= Commission for the Pacification of Larut =

The Commission for the Pacification of Larut, whose terms of reference, among others, was to arrange for an amicable settlement relating to the Larut tin mines, was established by Sir Andrew Clarke on 23 January 1874. The members of the Pacification Commission included Captain Samuel Dunlop, Frank Swettenham, William A. Pickering, John Frederick Adolphus McNair, Chung Keng Quee and Chin Seng Yam. The Commission was successful in freeing many women taken as captives during the Larut Wars (1862–73), getting stockades dismantled and getting the tin mining business going again.
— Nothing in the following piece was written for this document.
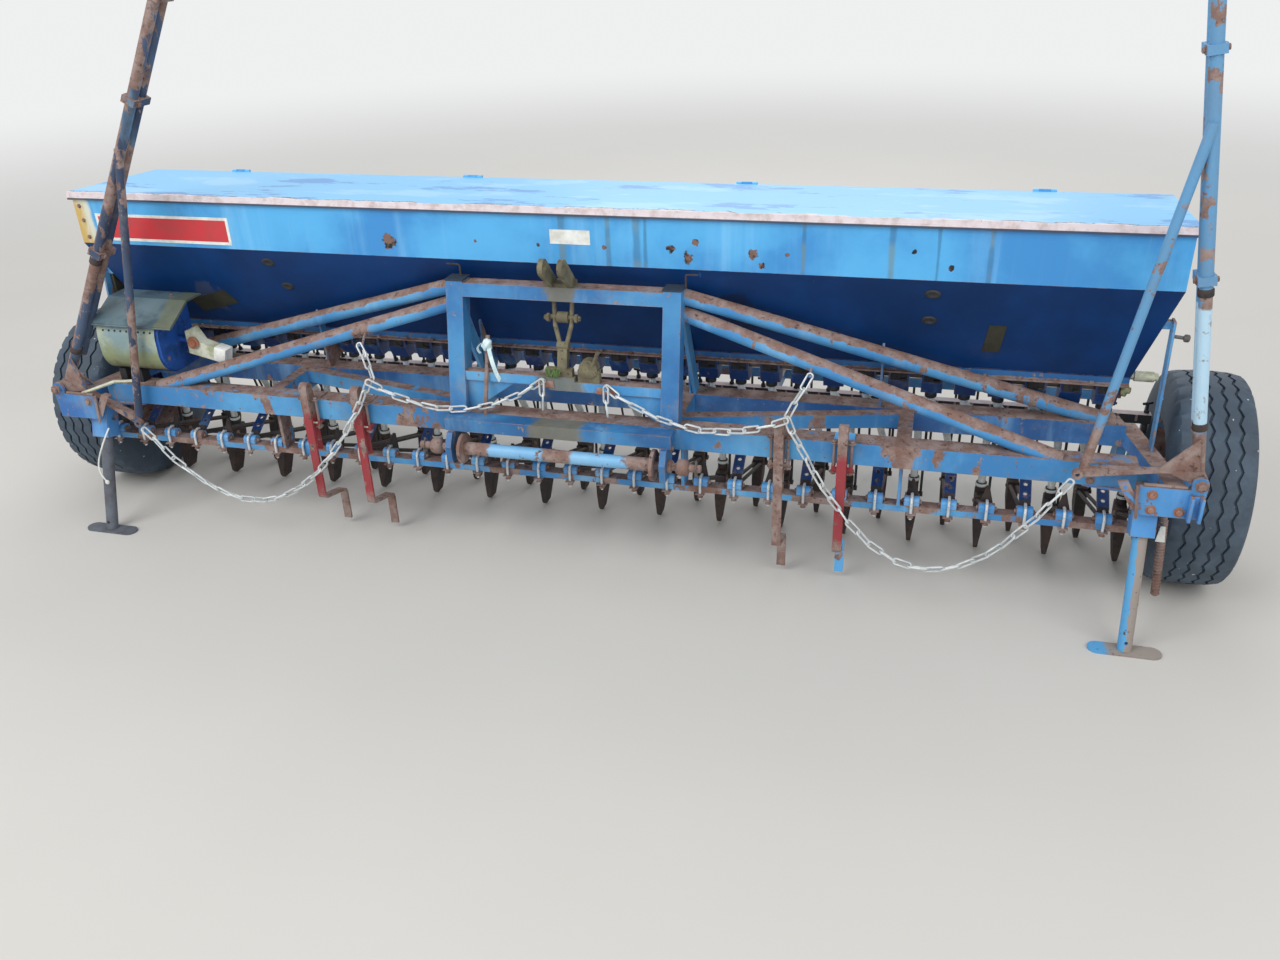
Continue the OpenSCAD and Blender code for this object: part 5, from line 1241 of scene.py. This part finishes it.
def add_harrow_fittings():
    """Clips that hold the harrow tines on their tube"""
    clip = slab("clip", (0.026, 0.007, 0.032), 0.0015)
    head = moved(bolt_model(0.0065, 0.005), facing((0, 0.0035, 0.0), (0, 1, 0)))
    merged("clip", clip, head)
    low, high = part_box("harrow_tines")
    count = 46
    first = low.x + 0.005
    step = (high.x - low.x - 0.01) / (count - 1)
    places = [Matrix.Translation(at(first + number * step, 0.8535, 0.49)) for number in range(count)]
    keep(joined("tine_clips", clip, places), rust)
    joints = []
    for x in (0.6825 + 0.003, 1.622):
        for side in (-1, 1):
            for out in (-1, 1):
                joints.append((at(side * x + out * 0.008, 0.42, 0.5), (out, 0, 0)))
                joints.append((at(side * x + out * 0.008, 0.36, 0.56), (out, 0, 0)))
    bolts("harrow_arm_bolts", joints, 0.01, 0.007, rust)


def add_loosener_fittings():
    """Bolts that clamp the track looseners to the front beam, and a wire loop on each left one"""
    rods = []
    heads = []
    for side in (-1, 1):
        for x in (1.01, 0.796):
            for aside in (-0.029, 0.029):
                place = side * x + aside
                rods.append(rod_model("clamp_rod", (at(place, -0.0765, 0.512), at(place, -0.0765, 0.62)), 0.005, 8))
                heads.append((at(place, -0.0765, 0.613), (0, 0, 1)))
                heads.append((at(place, -0.0765, 0.505), (0, 0, -1)))
    keep(merged("loosener_rods", *rods), rust)
    bolts("loosener_nuts", heads, 0.0095, 0.008, rust)
    loops = []
    for x in (-1.01, -0.796):
        points = (at(x - 0.024, -0.066, 0.522), at(x - 0.024, -0.084, 0.52), at(x + 0.024, -0.084, 0.52),
                  at(x + 0.024, -0.066, 0.522))
        loops.append(rod_model("wire_loop", points, 0.0035, 8))
    keep(merged("loosener_loops", *loops), cream_paint)


# Ends

def add_end_fittings():
    """Straps, pins, forks and bolts on the outer plates"""
    for side, name, tone in ((-1, "left", rust), (1, "right", plate_blue)):
        strap = flat_model("strap", (at(side * 1.885, -0.118, 0.583), at(side * 1.885, -0.144, 0.586),
                                     at(side * 1.9, -0.1465, 0.56), at(side * 1.935, -0.1445, 0.5)),
                           0.03, 0.005, (1, 0, 0.25 * side))
        keep(strap, tone).name = "plate_strap_" + name
        plate_bolts = [(at(side * 1.974, -0.14, 0.552), (0, -1, 0)), (at(side * 1.977, -0.14, 0.5), (0, -1, 0)),
                       (at(side * 2.06, -0.14, 0.5), (0, -1, 0))]
        if side < 0:
            plate_bolts = plate_bolts[:1]
        bolts("plate_bolts_" + name, plate_bolts, 0.011, 0.009, orange_rust if side > 0 else rust)
        rail = rod_model("plate_rail", (at(side * 1.945, -0.137, 0.5845), at(side * 2.07, -0.137, 0.5845)), 0.006, 8)
        keep(rail, rust).name = "plate_rail_" + name
        pin = rod_model("pin", (at(side * 1.925, -0.151, 0.585), at(side * 1.937, -0.151, 0.47)), 0.005, 8)
        keep(pin, rust).name = "plate_pin_" + name
        if side < 0:
            continue
        fork = slab("fork", (0.01, 0.034, 0.085), 0.002)
        other = moved(slab("other", (0.01, 0.034, 0.085), 0.002), Matrix.Translation((0.03, 0, 0)))
        web = moved(slab("web", (0.03, 0.006, 0.08), 0.001), Matrix.Translation((0.015, 0.012, 0)))
        merged("fork", fork, other, web)
        moved(fork, Matrix.Translation(at(side * 2.1 - 0.015, -0.157, 0.523)))
        keep(fork, plate_blue).name = "plate_fork_" + name
    points = (at(-1.915, -0.137, 0.44), at(-1.918, -0.152, 0.425), at(-1.945, -0.168, 0.37),
              at(-1.975, -0.182, 0.3), at(-1.972, -0.19, 0.25), at(-1.95, -0.191, 0.222))
    strap = rod_model("pin_strap", points, 0.0032, 8, True)
    bead = turned("bead", ((0.004, -0.0085), (0.0075, -0.005), (0.0085, 0.0), (0.0075, 0.005), (0.004, 0.0085)), 14)
    moved(bead, Matrix.Translation(at(-1.947, -0.191, 0.217)))
    keep(merged("pin_strap", strap, bead), white_plastic, "chassis", 50)
    ribs = [(0.008, 0.0), (0.011, 0.003)]
    height = 0.006
    while height < 0.29:
        ribs += [(0.0145, height), (0.0145, height + 0.004), (0.011, height + 0.006), (0.011, height + 0.009)]
        height += 0.012
    ribs.append((0.009, 0.4))
    spindle = turned("ribbed_spindle", ribs, 12)
    keep(moved(spindle, facing(at(2.066, -0.045, 0.13), (-0.075, 0, 1))), rust, "chassis", 30)
    tag = slab("tag", (0.03, 0.002, 0.058), 0.0006, (0.5, 1))
    ring = turned("ring", ((0.0075, 0.0), (0.0075, 0.0012), (0.005, 0.0014), (0.0048, 0.0004)), 14)
    moved(ring, facing((0, -0.001, 0.014), (0, -1, 0)))
    keep(moved(merged("white_tag", tag, ring), Matrix.Translation(at(2.043, -0.0605, 0.372))), white_plastic)
    hook = rod_model("tag_wire", (at(2.043, -0.06, 0.398), at(2.041, -0.056, 0.412), at(2.037, -0.05, 0.418)),
                     0.0018, 6)
    keep(hook, bare_steel)
    knob = turned("stay_knob", ((0.006, 0.0), (0.006, 0.03), (0.012, 0.033), (0.013, 0.04), (0.012, 0.047),
                                (0.007, 0.05)), 12)
    keep(moved(knob, facing(at(2.006, 0.17, 0.965), (0.9, -0.3, 0))), bare_steel)
    dial = turned("end_dial", ((0.02, 0.0), (0.024, 0.003), (0.024, 0.014), (0.012, 0.016), (0.011, 0.026)), 16)
    keep(moved(dial, facing(at(1.914, 0.325, 0.712), (0.9, -0.4, 0))), cream_paint)


def add_marker_fittings():
    """Pivot bolts and collars of the markers, in their parked places"""
    for side, name, lean in ((-1, "left", 29.5), (1, "right", 8.6)):
        pivot = at(side * 2.105, -0.078, 0.6)
        body = "marker_" + name
        up = Vector((-side * math.sin(math.radians(lean)), 0, math.cos(math.radians(lean))))
        head = turned("head", ((0.019, 0.0), (0.021, 0.002), (0.021, 0.005), (0.0135, 0.0055), (0.0135, 0.014),
                               (0.011, 0.0165)), 6)
        places = [facing(pivot + Vector((0, -0.0725, 0)), (0, -1, 0)),
                  facing(pivot + Vector((0, 0.066, 0)), (0, 1, 0))]
        keep(joined("pivot_heads", head, places), rust).name = "pivot_heads_" + name
        clamp_bolts = []
        for along in (0.633, 1.263, 1.643):
            for aside in (-1, 1):
                middle = pivot + up * along + Vector((0, 0.002, 0))
                out = Vector((up.z * aside, 0, -up.x * aside))
                clamp_bolts.append((middle + out * 0.025, out))
        bolts("marker_clamp_bolts_" + name, clamp_bolts, 0.009, 0.007, rust, body)
        collar = turned("collar", ((0.0215, 0.0), (0.023, 0.003), (0.023, 0.02), (0.0215, 0.023)), 20)
        places = [facing(pivot + up * along, up) for along in (0.16, 0.585)]
        keep(joined("collars", collar, places), dark_rust, body).name = "marker_collars_" + name


def add_stand_fittings():
    """Locking pins through the stands' sleeves"""
    for side, name in ((-1, "left"), (1, "right")):
        z = 0.455
        y = -0.209 + z * 0.2773
        pin = rod_model("lock_pin", (at(side * 1.927, y, z), at(side * 2.02, y, z)), 0.0055, 10)
        ring = []
        for number in range(13):
            angle = 2 * math.pi * number / 12
            ring.append(at(side * 2.024, y + 0.014 * math.sin(angle), z - 0.012 + 0.014 * math.cos(angle)))
        loop = rod_model("lock_ring", ring, 0.002, 6)
        keep(merged("lock_pin", pin, loop), bare_steel).name = "lock_pin_" + name


def add_frame_bolts():
    places = []
    for side in (-1, 1):
        for x in (1.205, 0.437):
            places.append((at(side * x, 0.003, 0.519), (0, 0, -1)))
        for z in (0.545, 0.585):
            places.append((at(side * 1.8, -0.06, z), (0, -1, 0)))
    bolts("frame_bolts", places, 0.0095, 0.007, rust)
    hinge_bolts = []
    for x in (-1.6, -0.55, 0.55, 1.6):
        for aside in (-0.012, 0.012):
            hinge_bolts.append((at(x + aside, 0.63, 1.296), (0, 1, 0)))
    bolts("hinge_bolts", hinge_bolts, 0.005, 0.004, rust)


add_camera()
add_world()
add_lamps()
add_floor()
add_tyre(-1)
add_tyre(1)
add_chains()
add_raised_front()
add_hopper_fittings()
add_metering_fittings()
add_lid_fittings()
add_gearbox_fittings()
add_headstock_fittings()
add_tape()
add_moss()
add_link_ends()
add_coulter_fittings()
add_harrow_fittings()
add_loosener_fittings()
add_end_fittings()
add_marker_fittings()
add_stand_fittings()
add_frame_bolts()

bpy.context.scene.view_settings.view_transform = "Standard"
The commission's labours concluded in February, 1874.

The Commissioners after due investigation and deliberation decided to hand the mines in Klian Pauh (Taiping) over to the Hai San Secret Society and the mines in Klian Bharu (Kamunting) to the Ghee Hin Kongsi.

Commenting on the role of the Perak Council, Richard James Wilkinson wrote,"It is for the reader, in the light of subsequent events, to judge how far the Councillors were right or wrong, and to see for himself who really did the pioneer work of building up the prosperity of Perak. In the published accounts of British rule in Malaya, sufficient prominence has not always been given to the efforts of these early pioneers; the reaper, intent on his own work, is apt to forget the man who sowed. These Council Minutes are the record of the work of the sowers. A study of that record will show how much the State owes to Sir Hugh Low and to his fellow-Councillors, especially Raja Dris (the present Sultan), Sir William Maxwell, and the Chinese towkays, Ah Kwi [Chung Keng Quee] and Ah Yam."